We see a huge spike on our outlier value for Q3 2005. This is close to the end of our series, let’s try one in the middle of our series (Q1 2008)

# Add 300 to a quarter gas value
gas_outlier <- gas %>% mutate(Gas = ifelse(`Quarter` == yearquarter("2008 Q1"), 471, Gas))

# Recompute seasonal adjustment (X-11 again) and plot
gas_smoothed <- gas_outlier %>%
  model(x11 = X_13ARIMA_SEATS(Gas ~ x11())) %>% components()

# plot seasonally adjusted data
gas_smoothed |>
  ggplot(aes(x = Quarter)) +
  geom_line(aes(y = season_adjust,
                colour = "Seasonally Adjusted (with Outlier)"))

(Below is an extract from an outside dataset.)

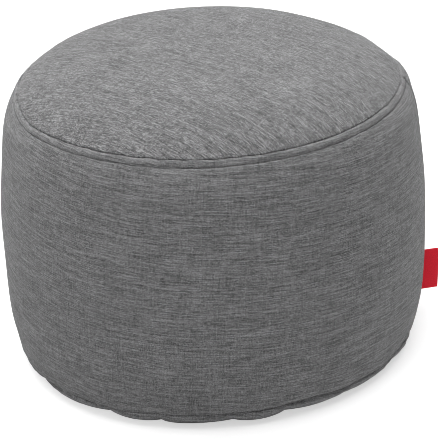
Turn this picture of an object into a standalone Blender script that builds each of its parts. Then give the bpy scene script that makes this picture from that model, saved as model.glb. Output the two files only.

Here we see a huge spike in the middle, which makes it difficult to get a sense of scale with our trend cycle.

Exercise 3.8

First, let’s visualize the raw data present in aus_retail

autoplot(aus_retail)

## Plot variable not specified, automatically selected `.vars = Turnover`

Let’s first select a single series, using the method from Chapter 2 of the text

# Select single series ID
myseries <- aus_retail %>%
  filter(`Series ID` == "A3349849A")

Now let’s decompose the series using the X-11 method, again, we’ll mirror the methods used in the text using the feasts library and it’s X-13 ARIMA SEATS method for seasonal adjustment:

x11_dcmp <- myseries %>%
  model(x11 = X_13ARIMA_SEATS(Turnover ~ x11())) %>%
  components()
autoplot(x11_dcmp) + labs(title ="Decomposition of total Australian retail turnover using X-11.")

Exercise 3.9

The decomposition in these charts shows a steady upwards trend in the data, with a seasonality of a month. There’s some outlier periods, which is emphasized by the remainder plot around 1991 - 1992. The seasonal component plot shows a wide variance in the level of the time series by month, with peaks in springtime (March) and December, and some strong dips. There’s also less of a lag pattern we can see from the

The recession is visible from the remainder plot below. This makes sense as a large recession would generally not be considered a seasonal event and would break the seasonal and trend cycles within this time series.